This week I attended a Human Resources and People Development conference where one of the speakers referred to a presentation by Maxine Williams, Facebook’s Global Director of Diversity. He mentioned her views on using data analytics – especially when analysing success strategies involving people where sample sizes are small. In her talk, she valued “evidence-based talent management” but also questioned how to interpret conclusions and the level of certainty around them when considering under-represented populations.
Watching Maxine’s passion and natural style of engaging with her Wharton audience made me want to learn more about her own background, and what brought her to her current role. She speaks about “social justice” as her thread through her career, including her legal background.
I was delighted to learn she is a Rhodes Scholar. And, in keeping with the expectations of this honour, she is now impacting and inspiring so many around the world.
The Rhodes Trust states its mission is “to identify and develop leaders to achieve public good”. Its selection process looks for individuals “of outstanding intellect, character, leadership, and commitment to service”, “truth, courage, devotion to duty, sympathy for and protection of the weak, kindliness, unselfishness and fellowship” and “moral force of character and instincts to lead, and take an interest in one’s fellow beings”.
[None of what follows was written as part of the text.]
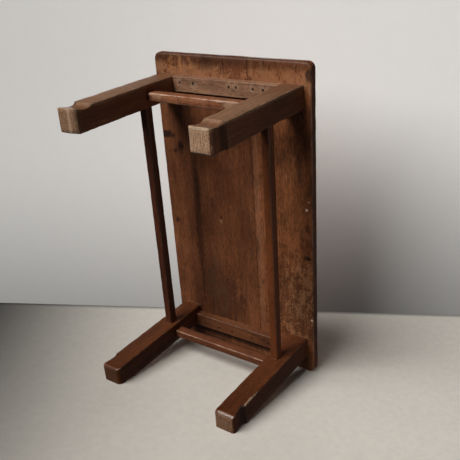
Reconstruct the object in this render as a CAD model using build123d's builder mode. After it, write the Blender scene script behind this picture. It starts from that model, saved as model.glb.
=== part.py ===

And, as it is Youth Day in South Africa today, which commemorates the power of our young people to bring about tremendous social change, I felt it fitting to share a video of Maxine with you (7.5 minutes long). In it, she describes her route (often “by chance”) to becoming a lawyer, an actress, a media personality, a human rights activist, a diversity specialist, a writer, and a recorder of life stories. She talks about how she found herself, knowing “whatever I put my mind to, I could do”. She also refers to the people around her who helped her before and during her time at Oxford.
I found it inspiring, and I hope you do too.